We’re just trying to think of other ways to have it apply nationwide so it’s not an Alaska carve out. Washington and Oregon have lots of streams and flowing water along the coast that doesn’t go to other things and those should be classified as well.

Petroleum News: What was the second priority?

Seaton: The laws of the sea convention. It extends our jurisdiction north especially into the Arctic and capturing that economic benefit for the United States and Alaska of the oil and gas potential in the Chukchi Sea beyond the 200 mile limit. We got good feedback. Sen. (Roger) Wicker (Mississippi) was addressing the Energy Council. I asked about it. He said we should extend all efforts to try and do that. He was thinking it would be the administration’s and secretary of State’s responsibility. We have to balance the desire of that economic benefit versus some potential sovereignty questions.

Petroleum News: So it’s not strictly a fishing issue.

Seaton: No it’s not. It’s the 200-mile limit and the extension of the continental shelf beyond the 200-mile limit if you can scientifically show you continental shelf goes beyond. That would be roughly estimated the size of California in the Chukchi Sea north of Alaska. The U.S. Geological Survey has estimated that 25 percent of the undiscovered hydrocarbon resources are in the Arctic. So that could be a huge economic boon to Alaska and the United States.

Petroleum News: Was there any pushback from people in Washington about anything happening in Alaska, like the gas line development or the state’s tax system possibly hurting resource development.

Seaton: The conversations I had were they are hoping we proceed (with the gas line). They don’t know whether we will. They are supportive of oil. There is always an ANWR balance, however. There are individuals that well, if gasoline hits $5 a gallon, say there will be a push to get more national sources.

It’s interesting that the announcement by Repsol, how they are now 70 percent in with Armstrong, and the reason they are doing that is because they want to invest in OECD countries, those that are politically stable like us, Norway and other countries.

They want to enlarge their portfolio (in areas) that are politically stable. Even as we, Norway and other countries have higher tax rates than some Third World countries, the political stability is very beneficial.

It’s interesting how they don’t list any problems with the tax regime. It’s this balance act we’ve been talking about: Where does Alaska fall in relation to where people want to invest? Here we see that our balance is good enough to get three-quarters of a billion dollars.

Petroleum News: With that in mind, there is a lot of discussion about what to do with the tax system, whether it’s changing the base rate, or progressivity (surcharge) or credits, or a little of each?

Seaton: I’ve been a little surprised that the media has looked at the things we changed in the bill when it was in House Resources as if those were just monetary pieces. We were specifically targeting new exploration and new fields, like having to spread your credits from two years to one year so companies coming into the area could get their money turned around quicker.

We also expanded the small producer tax credits. The first seven amendments House resources did were all targeted toward accelerating production on the North Slope. My big problem with the way HB 110 is that it gives huge tax breaks to the three producing companies without having any plans for development, enhanced or expedited, at all.

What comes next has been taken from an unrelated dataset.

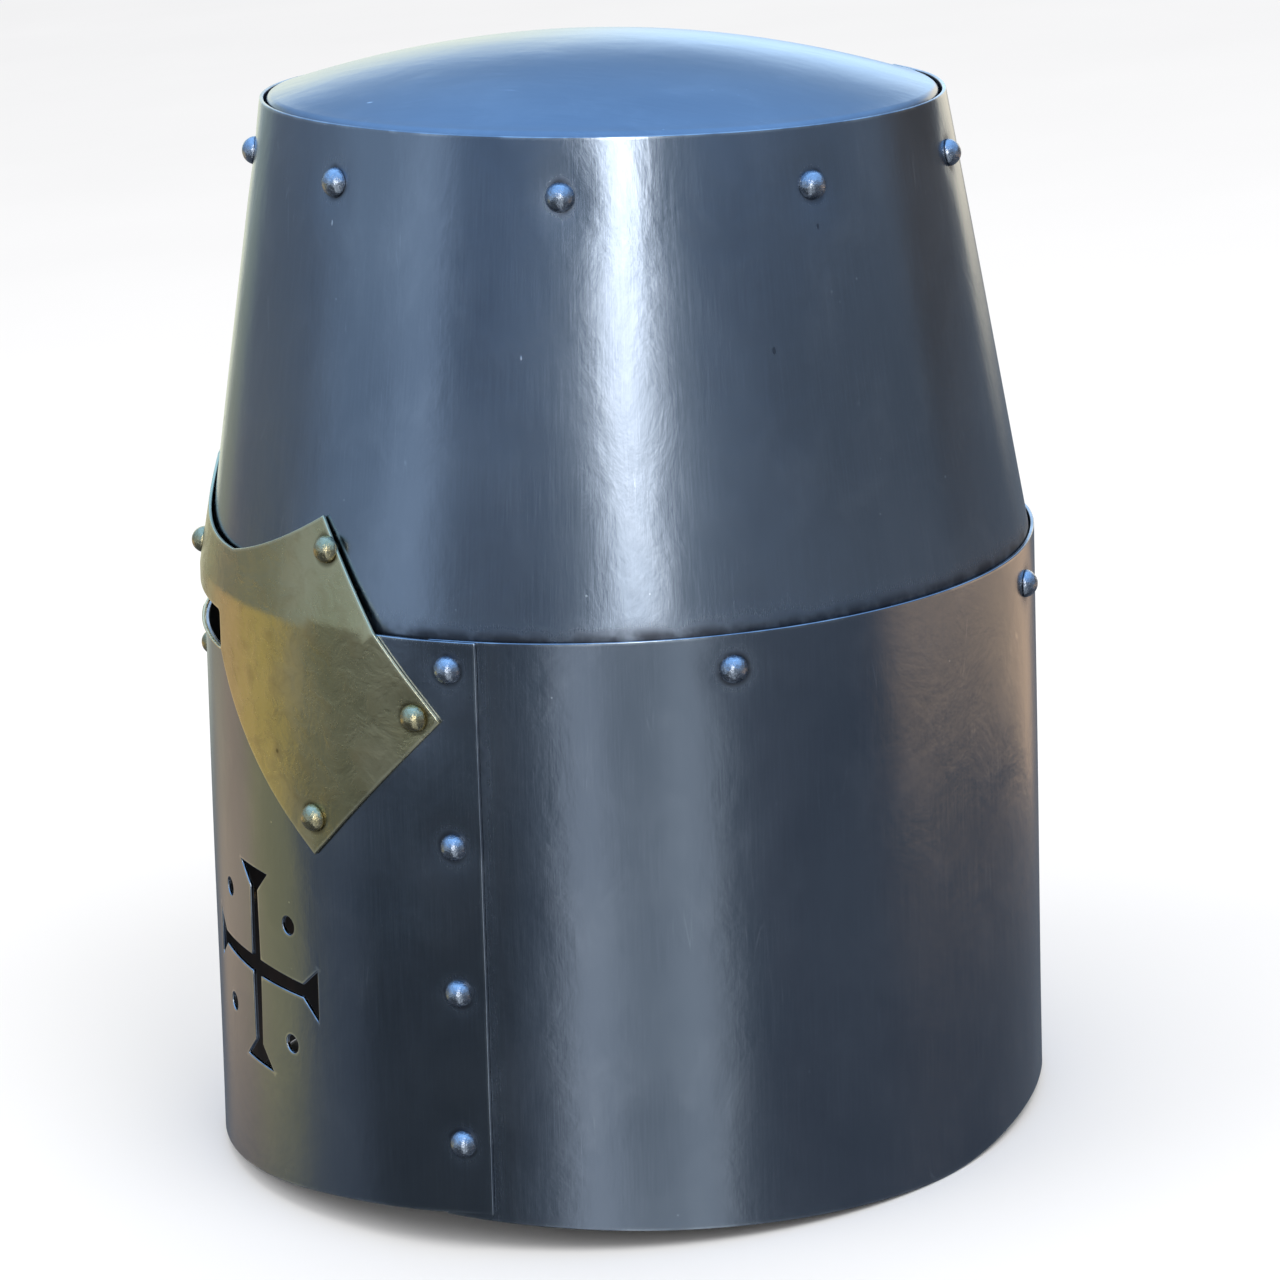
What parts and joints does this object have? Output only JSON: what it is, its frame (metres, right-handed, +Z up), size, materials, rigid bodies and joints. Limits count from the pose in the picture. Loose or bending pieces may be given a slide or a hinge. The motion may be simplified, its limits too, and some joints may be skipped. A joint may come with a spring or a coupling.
{
  "type": "great helm",
  "caption": "Riveted sheet-steel great helm with domed crown, brass face cross, eye slots, cross-shaped breaths, leather liner and buckled chin strap.",
  "frame": {"origin": "on the floor under the middle of the helm's box, the helm standing on its lower edge", "axes": "-Y is the face, +X is the wearer's left, +Z is up; the helm leans back about 4.6 degrees onto the nape edge, because its face plate is cut lower under the chin"},
  "size_m": [0.234, 0.2715, 0.328],
  "materials": {
    "steel_plate": "cold-worked sheet steel, satin to half polished, faint vertical brushing",
    "steel_rivet": "polished domed rivet heads",
    "steel_fitting": "plain steel fittings",
    "brass_plate": "dull brass sheet, slightly tarnished",
    "brass_rivet": "polished brass rivet heads",
    "liner_leather": "vegetable-tanned leather",
    "strap_leather": "oiled bridle leather",
    "lace_cord": "waxed cord"
  },
  "bodies": {
    "shell": {"brass_cross": "brass_plate", "cross_rivets": "brass_rivet", "crown_plate": "steel_plate", "crown_rivets": "steel_rivet", "face_plate": "steel_plate", "liner_band": "liner_leather", "liner_lace": "lace_cord", "liner_tongue_1": "liner_leather", "liner_tongue_2": "liner_leather", "liner_tongue_3": "liner_leather", "liner_tongue_4": "liner_leather", "liner_tongue_5": "liner_leather", "liner_tongue_6": "liner_leather", "liner_tongue_7": "liner_leather", "liner_tongue_8": "liner_leather", "nape_plate": "steel_plate", "rim_rivets": "steel_rivet", "side_rivets_left": "steel_rivet", "side_rivets_right": "steel_rivet", "skull_lap_rivets": "steel_rivet", "skull_plate": "steel_plate", "strap_hanger_left": "steel_fitting", "strap_hanger_right": "steel_fitting"},
    "chin_strap": {"chin_strap_left": "strap_leather", "chin_strap_right": "strap_leather", "buckle_frame": "steel_fitting", "buckle_prong": "steel_fitting", "strap_keeper": "strap_leather", "strap_eyelet_left": "steel_fitting", "strap_eyelet_right": "steel_fitting"}
  },
  "joints": [
    {"name": "chin_strap_swing", "type": "hinge", "parent": "shell", "child": "chin_strap", "pos_m": [0, -0.00818, 0.10371], "axis": [1, 0, 0], "range_deg": [-38, 38]}
  ]
}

We’ve had three companies come forward and say we want to expedite development: Brooks Range, Great Bear and Armstrong. They all have projects they are actively engaged in, have permits for and they are not in (Juneau) saying they need a tax rate cut.

They are saying that’s not what they need for development. What people have been missing is Great Bear says they need roads to resources. The only way you can have a build out in the scope in which Alaska wants — you know a couple hundred wells a year — is to have year-round roads. You can’t do it on an ice road. That is the way we can help that project the best.

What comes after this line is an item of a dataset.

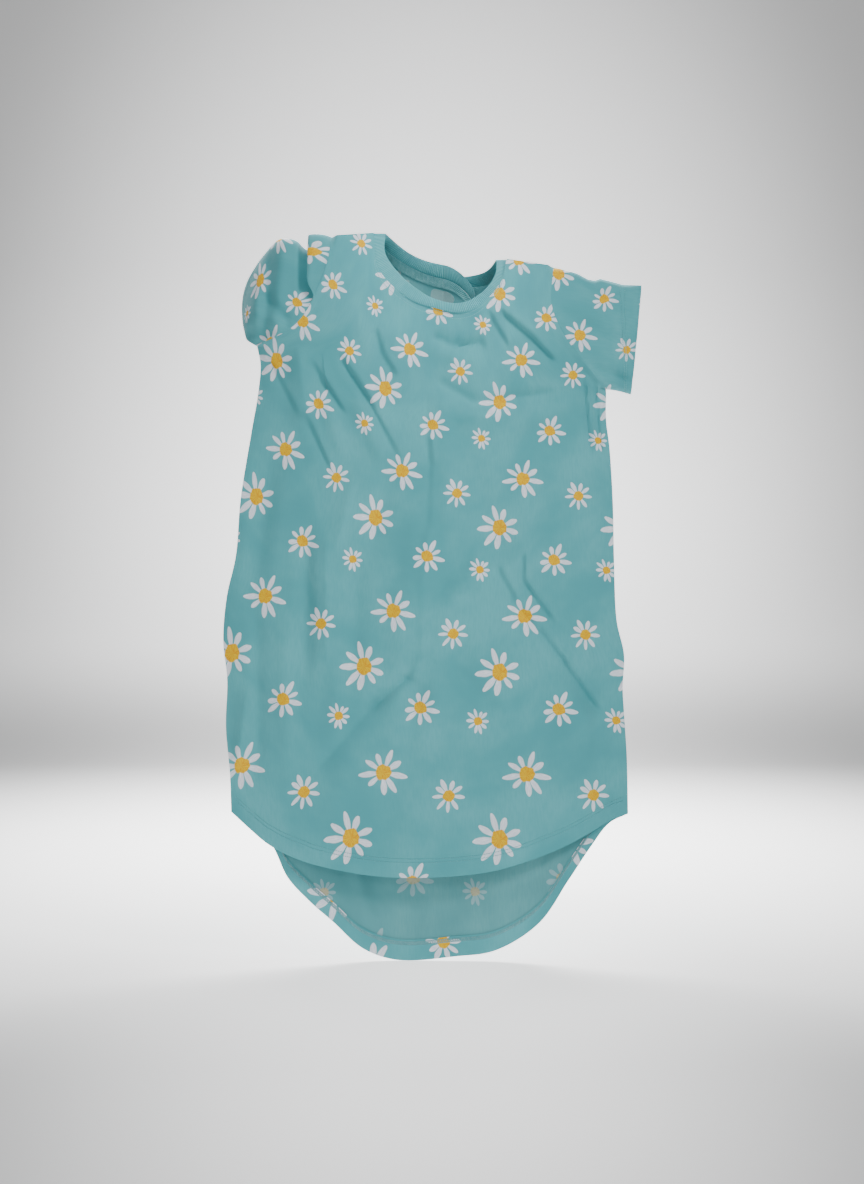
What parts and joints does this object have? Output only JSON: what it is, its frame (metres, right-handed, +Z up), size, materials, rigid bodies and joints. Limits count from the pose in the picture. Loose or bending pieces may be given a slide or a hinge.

Petroleum News: Is there an appetite for change in the tax system in this building?

Seaton: There is an intuitive sense that is what we need to do to fill the pipe. The proposal that comes forward doesn’t offer us any assurance at all of putting more oil in the pipe.

Petroleum News: How do you explain the production forecast dropping more than 100,000 barrels from the time ACES was first proposed until now? Do you see a connection?

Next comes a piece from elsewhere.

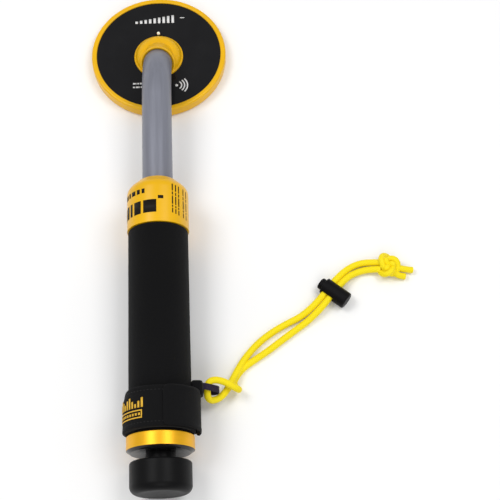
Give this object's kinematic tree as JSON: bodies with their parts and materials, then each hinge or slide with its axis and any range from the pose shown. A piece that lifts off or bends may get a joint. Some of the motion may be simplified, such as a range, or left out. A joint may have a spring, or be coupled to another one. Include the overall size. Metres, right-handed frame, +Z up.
{
  "type": "pinpointer probe",
  "caption": "Underwater pinpointer metal detector: round search coil on a bent pipe, foam-gripped handle, twist knob and wrist strap with a corded toggle.",
  "frame": {"origin": "centre of the coil head's flat underside, on the table", "axes": "+Z up from the table; the handle runs from the head towards -Y; +X is the side the wrist cord lies on"},
  "size_m": [0.2676, 0.4609, 0.0619],
  "materials": {
    "yellow_housing": "satin moulded yellow ABS",
    "anodised_ring": "anodised gold-yellow, fine turned finish",
    "face_black": "glossy black plate",
    "knob_black": "satin black moulding",
    "dark_plate": "dark grey glossy end face",
    "pipe_grey": "satin grey pipe",
    "foam_grip": "closed-cell foam",
    "strap_fabric": "neoprene-backed loop fabric",
    "webbing": "narrow woven webbing",
    "cord_yellow": "braided elastic cord",
    "lock_black": "fine-textured nylon",
    "seal_rubber": "O-ring rubber",
    "led_white": "diffuse white lens",
    "copper": "enamelled copper wire",
    "potting": "epoxy fill",
    "inner_plastic": "moulded carrier",
    "tube_shell": "pressure tube",
    "board_green": "solder-masked board",
    "chip_black": "moulded packages",
    "can_blue": "sleeved capacitors",
    "steel": "plain steel",
    "brass": "turned brass",
    "battery_wrap": "printed steel can",
    "wire_jacket": "cable jacket"
  },
  "bodies": {
    "handle": {"coil_shell": "yellow_housing", "coil_face_plate": "face_black", "coil_former": "inner_plastic", "coil_winding": "copper", "coil_potting": "potting", "hub_socket": "yellow_housing", "socket_seal": "seal_rubber", "indicator_led": "led_white", "bent_pipe": "pipe_grey", "coil_lead": "wire_jacket", "strap_loop": "webbing", "cord_knot": "cord_yellow", "cord_tails": "cord_yellow", "lock_barrel": "lock_black", "lock_spring": "steel", "front_collar": "yellow_housing", "pipe_seal": "seal_rubber", "housing_tube": "tube_shell", "collar_seal": "seal_rubber", "grip_sleeve": "foam_grip", "end_ring": "anodised_ring", "end_plate": "dark_plate", "plug_seal": "seal_rubber", "switch_spring": "steel", "switch_block": "inner_plastic", "switch_terminals": "brass", "rear_bulkhead": "inner_plastic", "battery_block": "battery_wrap", "battery_studs": "steel", "battery_snap": "chip_black", "battery_cradle": "inner_plastic", "battery_leads": "wire_jacket", "chassis": "inner_plastic", "circuit_board": "board_green", "board_screws": "steel", "board_chips": "chip_black", "board_capacitors": "can_blue", "coil_connector": "chip_black", "power_connector": "chip_black", "vibration_motor": "steel", "motor_clamp": "inner_plastic", "strap_band": "strap_fabric", "strap_hook_patch": "strap_fabric", "strap_flap": "strap_fabric", "strap_tab": "strap_fabric", "cord_leg_a": "cord_yellow", "cord_leg_b": "cord_yellow"},
    "switch_carriage": {"switch_plunger": "brass"},
    "knob": {"knob_stem": "knob_black", "control_knob": "knob_black", "knob_seals": "seal_rubber"},
    "rotor": {"motor_shaft": "steel", "eccentric_weight": "brass"},
    "lock_button": {"lock_button": "lock_black"}
  },
  "joints": [
    {"name": "knob_travel", "type": "slide", "parent": "handle", "child": "switch_carriage", "axis": [0, 0.9986, 0.0523], "range_m": [0, 0.00301], "deforming": ["switch_spring"]},
    {"name": "knob_turn", "type": "hinge", "parent": "switch_carriage", "child": "knob", "pos_m": [0, -0.38647, 0.02497], "axis": [0, 0.9986, 0.0523], "range_deg": [0, 540]},
    {"name": "weight_spin", "type": "hinge", "parent": "handle", "child": "rotor", "pos_m": [0, -0.21129, 0.02614], "axis": [0, 0.9986, 0.0523], "continuous": true},
    {"name": "lock_press", "type": "slide", "parent": "handle", "child": "lock_button", "axis": [0.766, -0.6428, 0], "range_m": [0, 0.0025], "stiffness_N_per_m": 900, "springref_m": -0.002, "deforming": ["lock_spring"]}
  ],
  "couplings": [
    {"joint": "knob_travel", "follows": "knob_turn", "m_per_rad": 0.00031831}
  ]
}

Seaton: Not between that and taxes, not at all. There is none. You go through and look at what’s our production going to be and something is delayed, then that is lowered production.

When we went to a profits tax we did so because companies were not investing as much in Alaska as we thought they should.

That’s what the profits tax was created to do. If you reinvest your money here, you don’t have to pay taxes on it. If you take it to Bolivia or Indonesia, you’ll have to pay on the profits. It’s going to cost you money to take it out of Alaska. It has worked. The question is has there been the level of reinvestment that we want? No. Is there more investment than there was prior? Yes.

That’s the data the Revenue Department came up with. Maybe some of it was maintenance. Maybe it wasn’t all drilling wells. You can always question the data. But the one thing you can say is that there is more investment now and the investment didn’t occur before.

Petroleum News: So what is the answer to getting more investment and filling the pipe?

Seaton: I think we are getting it. You have to have projects. You have to have someone proposing projects. We have seen no projects proposed that were slowed down or didn’t happen because of the tax rate. You’ve got Point Thomson which is a disputed unit; you have CD-5, which didn’t go forward because of the U.S. Corps of Engineers and building the bridge over the (Colville) River; you have Liberty, which was supposed to come on and be drilled, but BP is reassessing the capacity of the rig to do it safely.

Every single project that has been delayed can be identified with a specific reason that has nothing to do with the tax rate. Where do you see BP, Conoco or Exxon saying here is a project that we would do if you had different tax rates? They have put no plans of development on the table. The people who have put plans of development on the table are Great Bear, Armstrong and Brooks Range.

They all have put money in and leased land. I just want to make sure we direct our state resources to the projects that are on the table, that are being proposed. Hopefully, they will be successful. But giving away state resources without any assurance that there is even a plan to accelerate development doesn’t make sense.